Скептик. Вовсе не трудно. Нет ни малейших оснований утверждать, будто сумма счастья на земле увеличилась за время истории человечества. Само собой разумеется, увеличилось количество наслаждений, они стали разнообразнее, но, вместе с тем, увеличилось и количество страданий. И чем Вы докажете, что разность между суммой страданий и суммой наслаждений изменилась? Может быть, эта разность — величина постоянная. По–моему, нельзя даже показать, что сумма наслаждений возросла абсолютно. Вполне возможно и вероятно, что их интенсивность умалилась за счет их экстенсивности.
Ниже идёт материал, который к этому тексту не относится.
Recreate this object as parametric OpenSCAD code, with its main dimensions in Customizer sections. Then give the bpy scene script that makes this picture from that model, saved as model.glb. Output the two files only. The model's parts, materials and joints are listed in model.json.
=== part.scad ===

Право, иногда хочется быть каким–нибудь дикарем–австралийцем. Он часто голоден и дрожит от холода. А зато как остро и ярко его наслаждение, когда ему удается наесться досыта и хорошенько погреться у костра или просто на солнце. Ему непонятна наша музыка, но слух его не терзает фальшивая нота. Он не понимает всей изысканной прелести наших картин, но у него нет и головной боли от хождения по музеям. Он не знает радостей философской мысли, но не знаком и с горечью сомнений и сознания своего умственного бессилия. Я завидую дикарю, завидую детям с их наивными радостями и их недолгим горем.

Философ. Скажите, а Вы никогда не завидуете идиоту?

Скептик. К удивлению моему никогда не завидовал. Я объясняю себе это тем, что не могу перевоплотиться в идиота, и когда ставлю себя на его место, невольно представляю себе, будто продолжаю в нем сознательное свое существование. Вероятно, мне причиняет страдание мысль, что другие считают меня неспособным мыслить, видят меня слюнявым, отвратительным.

Ф и л о с о ф. Но ведь и в образе ребенка и особенно дикаря Вы не можете рассчитывать на высокую оценку со стороны окружающих.

Скептик. Здесь нет такой безнадежности.

Философ. В том то и дело. — Воображая себя дикарем или ребенком, Вы допускаете возможность дальнейшего своего развития, даже представляете его себе. Вы перевоплощаетесь в ребенка, смею Вас уверить, не более, чем в идиота, но в первом случае у Вас нет ничего явственно мешающего сохранению себя самого таким, каковы Вы теперь. Мыслью о возможности развития Вы прикрываете сохранение Вами себя самого. Вы хотите быть не ребенком, а и ребенком, т. е. хотите прибавить к своему теперешнему состоянию еще нечто хорошее из состояния ребенка или дикаря, вовсе не отказываясь от богатств Вашей душевной жизни. На этом своеобразном самообмане и основывается притягательность руссоизма, толстовства и т. д.

Скептик. Пусть так. Основной мой тезис остается непоколебленным: нет основания предполагать, что до сих пор человечество развивалось ко все большему счастью. А, следовательно, еще меньше оснований допускать, что оно будет двигаться к нему в дальнейшем.